Which also means it quickly got caught up in and strangled and twisted by that birdnetting, and getting to the branches without destroying the netting before harvest thus defeating its purpose proved impossible. And then the tree kept growing like crazy, lifting the black mesh well out of reach.
So the tree didn’t get its summer pruning but it needed it more.
The larger critters tore the netting open in the night and got my peaches anyway. So much for that. The plastic produce clamshells worked much better so I am definitely going back to them. This year I will staple paper bags over them to hide sight and smell of ripening fruit with a little hot pepper at the bottom in case they try anyway. Thwart one, thwart two, thwart three.

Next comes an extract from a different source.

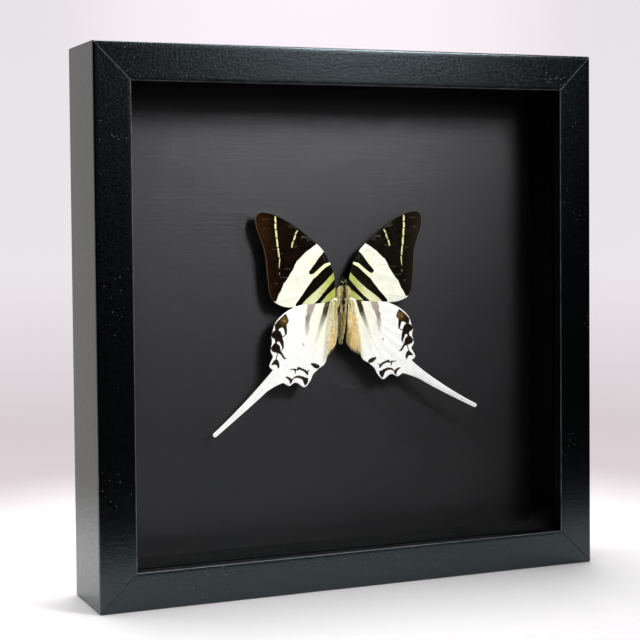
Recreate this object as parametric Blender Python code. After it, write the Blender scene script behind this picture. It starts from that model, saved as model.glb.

My pruning shears were not enough for this one–I had to get out the pole pruner. I didn’t think to take pictures before, and after over an hour at it the sun was too far gone. But I do have that tree Ground Hog Day’d to a year ago. More or less. It looks much more robust than then.
To prune, you have to look at each branch: there are tiny buds, and where they are on the limb shows you which direction the tree will take it after you cut right above one. You want it to go left? That one pointing left. Right? The one down here. None facing exactly the right way? Probably not quite as much sun that side.
What I wanted most for it to do was to grow over the fence towards Adele, even though I cut off half of several branches that were already close to doing just that. But they were too young and too flimsy; they needed to thicken before getting too long, otherwise, they could break from the weight of a single fruit. I voted for Most Likely To Succeed and trimmed them back by half. I also wanted there to be ones far enough down, height-wise, for her to be able to get to when they’re laden with ripe peaches dripping with juice. Off with its heads. Out not up.
Two trimmings in particular, I was curious and stood them upright on the ground. They came up to my nose.